How agencies and brands can use structured awards data, APIs, and MCP servers inside internal AI tools and research systems to make award workflows more useful and less manual.

AI systems become much more useful when they can retrieve structured context instead of guessing from scratch. That is especially true in awards work, where the difference between a useful draft and a risky one often comes down to whether the model can see the right programme data, category requirements, and winner references before it writes. This is the idea behind Awards Data for AI Agents.

The buyer-facing concept is simple: give teams a reliable way to connect award intelligence to their own AI workflows. Inside the product and technical layers, that means the Awardy API and Awardy MCP server can expose the information agents need without forcing teams to maintain duplicate spreadsheets or brittle prompts.

What the data layer should provide

The core data points are the ones teams constantly need during awards season: award programme names, category descriptions, eligibility windows, deadline tiers, fee structures, judging criteria, winner references, and case-study context. If those fields are available in a structured way, an agent can answer questions, generate summaries, and prepare drafts with much less manual lookup.

The big win is not just convenience. It is consistency. If every AI workflow is pulling from the same source of truth, the team is less likely to create contradictory versions of the same campaign story or misstate a deadline in a rush.

How agents use award data

A well-configured agent can do several useful things. It can retrieve a programme overview before a strategist starts a category shortlist. It can summarise winner patterns in a category before an ideation workshop. It can draft an evidence checklist for a specific entry form.

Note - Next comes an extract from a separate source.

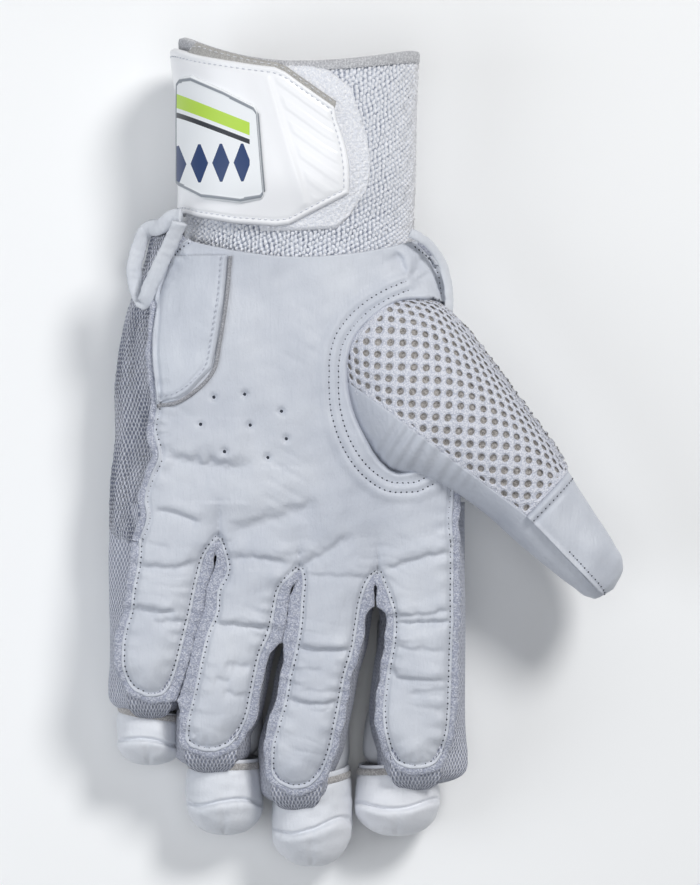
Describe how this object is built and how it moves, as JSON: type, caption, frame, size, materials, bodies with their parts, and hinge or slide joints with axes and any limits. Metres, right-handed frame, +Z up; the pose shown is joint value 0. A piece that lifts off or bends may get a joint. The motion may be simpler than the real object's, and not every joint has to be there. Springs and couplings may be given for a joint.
{
  "type": "cricket batting glove",
  "caption": "Left-hand batting glove, palm up, with padded rolls and caps on its back, a mesh thumb and a strapped towelling cuff.",
  "frame": {"origin": "under the middle of the whole glove, on the surface it lies on", "axes": "+X towards the thumb, +Y towards the cuff, +Z up out of the palm"},
  "size_m": [0.1738, 0.2756, 0.065],
  "materials": {
    "leather": "soft white sheepskin with fine creases",
    "knit": "open honeycomb knit, grey-white",
    "spacer_mesh": "white spacer mesh with rows of round holes",
    "towelling": "chunky white towelling knit",
    "tape": "grey-white woven tape and loop pile",
    "moulded_strap": "white, semi-gloss, embossed ribs",
    "badge": "raised badge with coloured shapes"
  },
  "bodies": {
    "root": {"palm_leather": "leather", "heel_patch": "leather", "hand_back": "knit", "little_gusset": "knit", "little_roll": "leather", "little_back_roll": "leather", "little_cap": "leather", "ring_gusset": "knit", "ring_roll": "leather", "ring_back_roll": "leather", "ring_cap": "leather", "middle_gusset": "knit", "middle_roll": "leather", "middle_back_roll": "leather", "middle_cap": "leather", "index_gusset": "knit", "index_roll": "leather", "index_back_roll": "leather", "index_cap": "leather", "thumb_mesh": "spacer_mesh", "thumb_tip": "leather", "thumb_leather": "leather", "thumb_pad": "leather", "cuff": "towelling", "cuff_edge_tape": "tape", "loop_patch": "tape", "strap": "moulded_strap", "badge_plate": "badge", "vent_loop": "leather", "rim_binding": "leather"}
  },
  "joints": []
}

It can even prefill a briefing note for a case-study writer so the human editor starts from a much better first draft.

The important part is that the agent is not acting alone. It is acting inside a defined workflow, with the data layer supplying the facts and the review layer supplying the judgment.

Why MCP matters here

The Model Context Protocol is useful because it gives the agent a standard way to ask for context. That means the award data does not have to be manually copied into each prompt or rebuilt for every new workflow. Instead, the assistant can request the right information when it needs it and keep the conversation grounded in current data.

For teams building internal tools, that matters because the interface stays flexible while the data contract stays stable. The same award dataset can support a category recommender, a research assistant, a submission writer, or a campaign ideation bot.

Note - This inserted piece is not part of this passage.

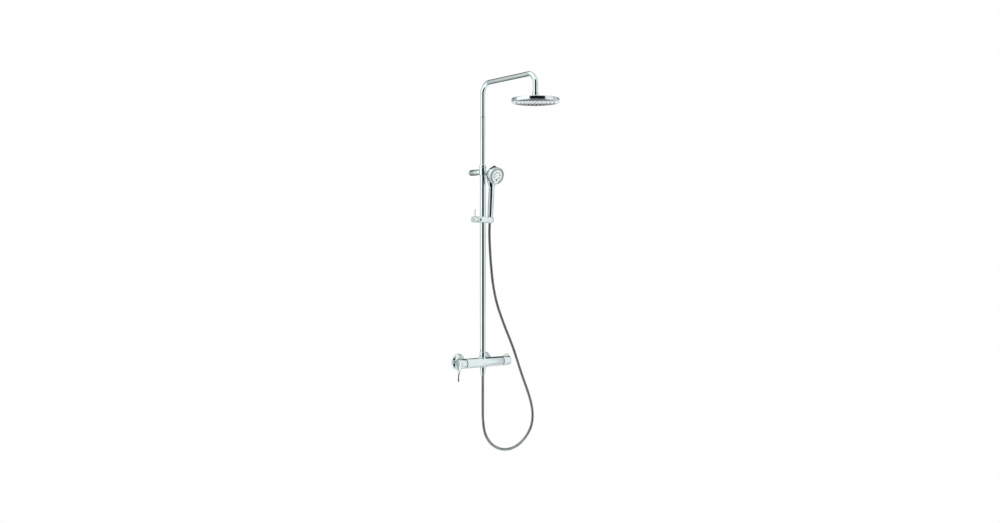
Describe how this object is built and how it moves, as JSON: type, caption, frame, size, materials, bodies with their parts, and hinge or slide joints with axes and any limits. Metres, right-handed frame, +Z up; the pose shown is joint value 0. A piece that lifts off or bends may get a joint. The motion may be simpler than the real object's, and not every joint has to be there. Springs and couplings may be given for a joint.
{
  "type": "rainfall shower column",
  "caption": "Wall-mounted shower column: bar mixer, telescopic riser, swan-neck arm with a round rain head, and a hand shower on a height-adjustable slider with its hose.",
  "frame": {"origin": "on the finished wall's surface, midway between the two water inlets, at the height of the mixer's axis", "axes": "+Z up along the riser, +X along the wall to the right of a person facing it, +Y into the wall, so the shower arm reaches out along -Y"},
  "size_m": [0.4308, 0.575, 1.6535],
  "materials": {
    "chrome_brass": "polished",
    "chrome_plastic": "polished",
    "plain_brass": "satin",
    "bright_steel": "satin",
    "white_plastic": "matte",
    "pale_plastic": "satin",
    "grey_plastic": "satin",
    "black_plastic": "satin",
    "black_rubber": "matte"
  },
  "bodies": {
    "root": {"mixer_body": "chrome_brass", "mixing_cartridge": "white_plastic", "cartridge_nut": "black_plastic", "diverter_valve": "white_plastic", "diverter_nut": "black_plastic", "hose_outlet_nipple": "plain_brass", "hose_outlet_washer": "black_rubber", "hose_lower_nut": "chrome_brass", "left_wall_union": "plain_brass", "left_wall_rosette": "chrome_brass", "left_union_nut": "chrome_brass", "left_inlet_gasket": "black_rubber", "right_wall_union": "plain_brass", "right_wall_rosette": "chrome_brass", "right_union_nut": "chrome_brass", "right_inlet_gasket": "black_rubber", "riser_base_collar": "chrome_brass", "lower_riser_tube": "chrome_brass", "riser_guide_bush": "white_plastic", "bracket_clamp": "chrome_brass", "bracket_top_ring": "chrome_brass", "bracket_neck": "chrome_brass", "bracket_sleeve": "chrome_brass", "bracket_wall_plate": "bright_steel", "bracket_wall_screw": "bright_steel", "bracket_grub_screw": "bright_steel", "shower_hose": "chrome_brass"},
    "lever": {"cartridge_spindle": "plain_brass", "lever_handle": "chrome_brass", "lever_grub_screw": "bright_steel", "lever_rod": "chrome_brass"},
    "diverter": {"diverter_spindle": "plain_brass", "diverter_knob": "chrome_brass", "diverter_grip": "chrome_brass"},
    "upper_riser": {"upper_riser_tube": "chrome_brass", "riser_seal": "black_rubber", "joint_ring": "black_plastic"},
    "arm": {"arm_spigot": "plain_brass", "shower_arm": "chrome_brass", "head_collar": "chrome_brass", "ball_nut": "chrome_brass"},
    "seat": {"ball_seat": "black_rubber"},
    "rain_head": {"head_ball": "plain_brass", "head_shell": "chrome_plastic", "nozzle_mat": "black_rubber", "face_plate": "chrome_plastic"},
    "slider": {"slider_body": "chrome_brass", "slider_bush": "white_plastic"},
    "clamp": {"clamp_knob": "chrome_brass", "clamp_pin": "chrome_brass", "clamp_screw": "bright_steel"},
    "holder": {"holder_socket": "chrome_brass", "holder_liner": "white_plastic"},
    "hand_shower": {"hand_shower_shell": "chrome_plastic", "hand_face_plate": "pale_plastic", "hand_spray_ring": "grey_plastic", "hand_nozzle_insert": "black_rubber", "face_trim_ring": "chrome_plastic", "hose_upper_nut": "chrome_brass"},
    "spray_button": {"spray_button": "black_plastic"}
  },
  "joints": [
    {"name": "lever_turn", "type": "hinge", "parent": "root", "child": "lever", "pos_m": [-0.11, -0.085, 0], "axis": [-1, 0, 0], "range_deg": [0, 105]},
    {"name": "diverter_turn", "type": "hinge", "parent": "root", "child": "diverter", "pos_m": [0.12, -0.085, 0], "axis": [1, 0, 0], "range_deg": [0, 90]},
    {"name": "riser_telescope", "type": "slide", "parent": "root", "child": "upper_riser", "axis": [0, 0, 1], "range_m": [-0.18, 0.06]},
    {"name": "arm_swivel", "type": "hinge", "parent": "upper_riser", "child": "arm", "pos_m": [0, -0.085, 1.086], "axis": [0, 0, 1], "range_deg": [-60, 60]},
    {"name": "head_tilt_side", "type": "hinge", "parent": "arm", "child": "seat", "pos_m": [0, -0.445, 1.134], "axis": [0, 1, 0], "range_deg": [-10, 10]},
    {"name": "head_tilt_fore", "type": "hinge", "parent": "seat", "child": "rain_head", "pos_m": [0, -0.445, 1.134], "axis": [1, 0, 0], "range_deg": [-10, 10]},
    {"name": "slider_height", "type": "slide", "parent": "root", "child": "slider", "axis": [0, 0, 1], "range_m": [-0.3, 0.15], "deforming": ["shower_hose"]},
    {"name": "clamp_turn", "type": "hinge", "parent": "slider", "child": "clamp", "pos_m": [-0.043, -0.085, 0.632], "axis": [1, 0, 0], "range_deg": [0, 90]},
    {"name": "holder_tilt", "type": "hinge", "parent": "slider", "child": "holder", "pos_m": [0.04, -0.085, 0.632], "axis": [1, 0, 0], "range_deg": [0, 30], "deforming": ["shower_hose"]},
    {"name": "hand_shower_lift", "type": "slide", "parent": "holder", "child": "hand_shower", "axis": [0, -0.0872, 0.9962], "range_m": [0, 0.03]},
    {"name": "spray_button_press", "type": "slide", "parent": "hand_shower", "child": "spray_button", "axis": [0, 0.2756, -0.9613], "range_m": [0, 0.002], "stiffness_N_per_m": 600}
  ]
}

AI workflows still need guardrails

Structured access is not the same as unrestricted access. You still need permissions, logging, and human review. Some campaign information should be limited to approved users. Some materials should never be exposed in prompts. And some outputs should always be reviewed before they are presented to a client or pasted into an entry form.

The safest pattern is to keep the source data authoritative, the AI layer assistive, and the approval layer explicit. If that architecture is in place, AI can make the workflow faster without making it reckless.

Where this helps most

The highest-value use cases are research-heavy ones. Category selection, winner analysis, opportunity mapping, and briefing all benefit from having structured award context available on demand. That is why this data layer connects naturally to the Category Recommender, the Agentic Award Submissions product, and the Insights and Reports service.

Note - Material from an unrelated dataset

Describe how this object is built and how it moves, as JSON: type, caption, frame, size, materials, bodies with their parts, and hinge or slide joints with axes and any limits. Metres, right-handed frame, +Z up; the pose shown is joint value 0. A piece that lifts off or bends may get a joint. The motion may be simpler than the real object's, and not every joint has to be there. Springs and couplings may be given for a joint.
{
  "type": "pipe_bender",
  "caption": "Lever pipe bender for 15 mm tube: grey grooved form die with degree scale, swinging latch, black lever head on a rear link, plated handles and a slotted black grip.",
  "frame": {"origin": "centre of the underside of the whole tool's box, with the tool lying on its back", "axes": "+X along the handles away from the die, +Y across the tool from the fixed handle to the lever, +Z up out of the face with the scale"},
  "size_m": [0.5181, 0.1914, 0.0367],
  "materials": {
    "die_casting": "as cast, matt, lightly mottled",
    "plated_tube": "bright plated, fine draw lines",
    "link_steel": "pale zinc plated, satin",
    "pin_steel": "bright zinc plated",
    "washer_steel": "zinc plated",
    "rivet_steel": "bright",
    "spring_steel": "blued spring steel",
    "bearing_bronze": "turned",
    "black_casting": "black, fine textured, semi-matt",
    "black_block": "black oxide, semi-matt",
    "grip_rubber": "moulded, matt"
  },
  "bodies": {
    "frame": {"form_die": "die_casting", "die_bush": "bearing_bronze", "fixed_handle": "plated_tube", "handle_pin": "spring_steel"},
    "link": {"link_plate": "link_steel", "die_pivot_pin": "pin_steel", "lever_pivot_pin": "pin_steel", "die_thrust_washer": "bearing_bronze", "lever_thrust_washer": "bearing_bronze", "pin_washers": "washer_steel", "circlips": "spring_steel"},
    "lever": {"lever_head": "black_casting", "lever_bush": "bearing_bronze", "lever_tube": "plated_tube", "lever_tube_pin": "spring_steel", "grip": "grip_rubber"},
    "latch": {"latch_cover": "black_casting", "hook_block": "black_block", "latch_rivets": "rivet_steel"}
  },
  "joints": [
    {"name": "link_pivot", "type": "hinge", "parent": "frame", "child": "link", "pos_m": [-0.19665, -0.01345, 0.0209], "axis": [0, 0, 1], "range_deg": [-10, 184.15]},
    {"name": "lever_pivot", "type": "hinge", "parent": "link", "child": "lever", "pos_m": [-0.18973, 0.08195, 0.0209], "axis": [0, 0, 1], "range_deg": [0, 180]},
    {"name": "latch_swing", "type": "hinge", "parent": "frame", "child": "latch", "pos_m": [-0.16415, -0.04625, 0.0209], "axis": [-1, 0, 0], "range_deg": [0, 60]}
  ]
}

Once the data is available, the AI workflow becomes less about writing prompts and more about designing better decisions.

What teams should do next

Start by identifying the award data your team looks up repeatedly. Then decide which of those fields should be exposed through a structured API, which should be retrievable through an MCP server, and which should remain inside a human-only review process. The goal is not to expose everything. The goal is to expose enough to make the system genuinely useful.

If that sounds like the right direction, the next step is to define the workflow and the level of access you need. That is what turns award data from a static library into something that can actually power AI-assisted work.

What agents need from awards data

AI agents need more than program names. They need structured category hierarchies, eligibility rules, deadline stages, fee schedules, material requirements, judging criteria, winner records, and source links. They also need stable identifiers so an entry workflow can connect a campaign, a category, a deadline, and a fee without relying on brittle text matching.

The most valuable fields are the ones that reduce uncertainty. A category description helps, but a judging rubric is better. A deadline date helps, but a fee tier tied to that deadline is better. A winner list helps, but tagged winner examples with category, market, evidence type, and creative mechanism are better. Agents become useful when the data reflects the real decisions awards teams make.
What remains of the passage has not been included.